Endowment observers said that Frohnmayer recently told a meeting of the NEA’s program directors that his emphasis would be on accommodating political pressures on Capitol Hill at the expense of standing behind artistic principles at the endowment. “Our constituency,” Frohnmayer was reliably reported to have told the program directors, “ is the Hill.”

Immediately at issue was the rationale for Frohnmayer’s decision. Earlier this year Arnoult’s panel originally recommended the 18 fellowships. But, in May, the National Council on the Arts, the NEA’s advisory board, was sent into a panic by publication of an account in a conservative newspaper column branding Finley’s work as obscene.

Hoping to avert a new confrontation with conservatives in Congress, the council voted to defer action until early August on all 18 fellowships. But in the intervening weeks, Frohnmayer reportedly concluded that the NEA’s situation in Congress was too volatile and precarious to wait and, on Friday morning, Frohnmayer rejected four of the 18 grants.

It appeared over the weekend that a growing consensus is building that Frohnmayer may have satisfied no one--that he has simultaneously failed in his attempt to placate conservative congressmen and undermined his support across all arts constituencies.
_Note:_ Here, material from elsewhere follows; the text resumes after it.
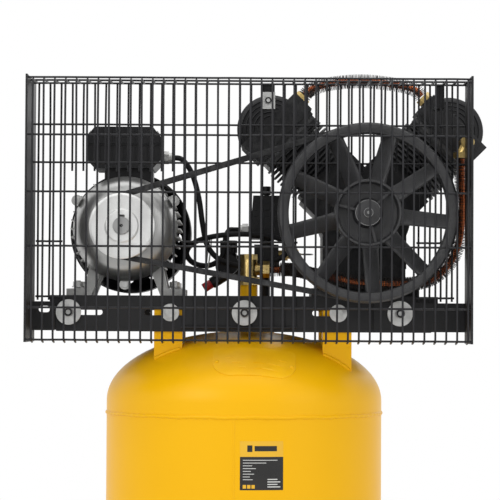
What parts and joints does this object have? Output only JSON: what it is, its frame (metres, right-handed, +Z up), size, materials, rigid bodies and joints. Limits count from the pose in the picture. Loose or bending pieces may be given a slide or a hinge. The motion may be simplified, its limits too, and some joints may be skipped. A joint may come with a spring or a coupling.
{
  "type": "vertical tank compressor",
  "caption": "Belt-driven V-twin piston air compressor with its motor on a deck over an upright air receiver, behind a wire belt guard, on feet and transport wheels.",
  "frame": {"origin": "on the floor under the middle of the object's box", "axes": "+Z up along the tank; the belt guard faces -Y and the controls face +Y; +X runs from the motor to the pump"},
  "size_m": [0.6594, 0.497, 1.326],
  "materials": {
    "tank_paint": "gloss powder coat",
    "label_film": "printed film",
    "rubber": "matte",
    "belt_rubber": "matte cloth faced",
    "black_paint": "satin powder coat",
    "black_plastic": "moulded",
    "brass": "turned",
    "zinc_steel": "zinc plated",
    "steel": "machined",
    "aluminium": "cast",
    "copper": "drawn copper",
    "cast_iron": "painted casting",
    "red_plastic": "moulded",
    "gauge_case": "moulded case with a pale dial"
  },
  "bodies": {
    "root": {"tank_shell": "tank_paint", "tank_brackets": "tank_paint", "rating_plate": "tank_paint", "tank_label": "label_film", "stand_legs": "tank_paint", "rubber_feet": "rubber", "wheel_forks": "tank_paint", "push_handle": "black_paint", "handle_grips": "rubber", "drain_cock": "brass", "platform": "black_paint", "mounting_bolts": "zinc_steel", "guard_front_mesh": "black_paint", "guard_top_mesh": "black_paint", "guard_rear_top": "black_paint", "guard_rear_lower": "black_paint", "guard_side_strips": "black_paint", "guard_brackets": "black_paint", "motor_stator": "aluminium", "motor_windings": "copper", "motor_front_bell": "aluminium", "motor_rear_bell": "aluminium", "motor_fan_cover": "black_paint", "bearings": "steel", "terminal_box": "black_plastic", "terminal_box_lid": "black_plastic", "cable_glands": "zinc_steel", "motor_bolts": "zinc_steel", "v_belt": "belt_rubber", "crankcase": "cast_iron", "crankcase_covers": "cast_iron", "connecting_rods": "aluminium", "pistons": "aluminium", "cylinders": "cast_iron", "valve_plates": "steel", "cylinder_heads": "cast_iron", "air_filters": "black_plastic", "intercooler": "copper", "discharge_tube": "copper", "tube_fittings": "brass", "pressure_switch": "black_plastic", "regulator": "black_plastic", "gauges": "gauge_case", "safety_valve": "brass", "outlet_cock": "black_plastic", "motor_cable": "rubber"},
    "flywheel": {"flywheel": "cast_iron", "crankshaft": "steel"},
    "rotor": {"motor_shaft": "steel", "motor_fan": "black_plastic", "motor_pulley": "steel"},
    "wheel_left": {"wheel_left": "rubber"},
    "wheel_right": {"wheel_right": "rubber"},
    "switch_knob": {"switch_knob": "red_plastic"},
    "regulator_knob": {"regulator_knob": "black_plastic"},
    "tank_needle": {"tank_needle": "red_plastic"},
    "line_needle": {"line_needle": "red_plastic"},
    "safety_ring": {"safety_ring": "zinc_steel"},
    "cock_lever": {"cock_lever": "red_plastic"},
    "drain_handle": {"drain_handle": "zinc_steel"}
  },
  "joints": [
    {"name": "flywheel_spin", "type": "hinge", "parent": "root", "child": "flywheel", "pos_m": [0.146, -0.1965, 1.116], "axis": [0, 1, 0], "continuous": true},
    {"name": "motor_spin", "type": "hinge", "parent": "root", "child": "rotor", "pos_m": [-0.197, -0.1965, 1.096], "axis": [0, 1, 0], "continuous": true},
    {"name": "wheel_left_spin", "type": "hinge", "parent": "root", "child": "wheel_left", "pos_m": [-0.1935, 0.1585, 0.09], "axis": [1, 0, 0], "continuous": true},
    {"name": "wheel_right_spin", "type": "hinge", "parent": "root", "child": "wheel_right", "pos_m": [0.1425, 0.1585, 0.09], "axis": [1, 0, 0], "continuous": true},
    {"name": "switch_knob_pull", "type": "slide", "parent": "root", "child": "switch_knob", "axis": [0, 0, 1], "range_m": [0, 0.006]},
    {"name": "regulator_knob_turn", "type": "hinge", "parent": "root", "child": "regulator_knob", "pos_m": [-0.0495, 0.0155, 1.075], "axis": [0, 0, 1], "range_deg": [-540, 540]},
    {"name": "tank_needle_turn", "type": "hinge", "parent": "root", "child": "tank_needle", "pos_m": [0.0065, 0.0485, 1.056], "axis": [0, -1, 0], "range_deg": [0, 270]},
    {"name": "line_needle_turn", "type": "hinge", "parent": "root", "child": "line_needle", "pos_m": [-0.0495, 0.0465, 1.048], "axis": [0, -1, 0], "range_deg": [0, 270]},
    {"name": "safety_ring_pull", "type": "slide", "parent": "root", "child": "safety_ring", "axis": [1, 0, 0], "range_m": [0, 0.004], "stiffness_N_per_m": 400},
    {"name": "cock_lever_turn", "type": "hinge", "parent": "root", "child": "cock_lever", "pos_m": [-0.06076, 0.0335, 1.02846], "axis": [0, 1, 0], "range_deg": [0, 90]},
    {"name": "drain_handle_turn", "type": "hinge", "parent": "root", "child": "drain_handle", "pos_m": [-0.0255, -0.0465, 0.05], "axis": [0, 0, 1], "range_deg": [0, 360]}
  ],
  "couplings": [
    {"joint": "motor_spin", "follows": "flywheel_spin", "ratio": 2.8605}
  ]
}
When the NEA grant denials were made public, reaction from those in Congress who have been vociferous on the NEA issue was nearly absent. Sen. Jesse Helms (R-N.C.) declined to comment. Also ominously quiet or restrained were moderates, Reps. Paul Henry (R-Mich.) and Tom Coleman (R-Mo.), whose support Frohnmayer was apparently seeking in denying the grants.

Henry, in particular, has proposed language to sharply restrict the kinds of arts projects the NEA can fund, which would include the types of performances that Finley, Hughes, Fleck and Miller often give.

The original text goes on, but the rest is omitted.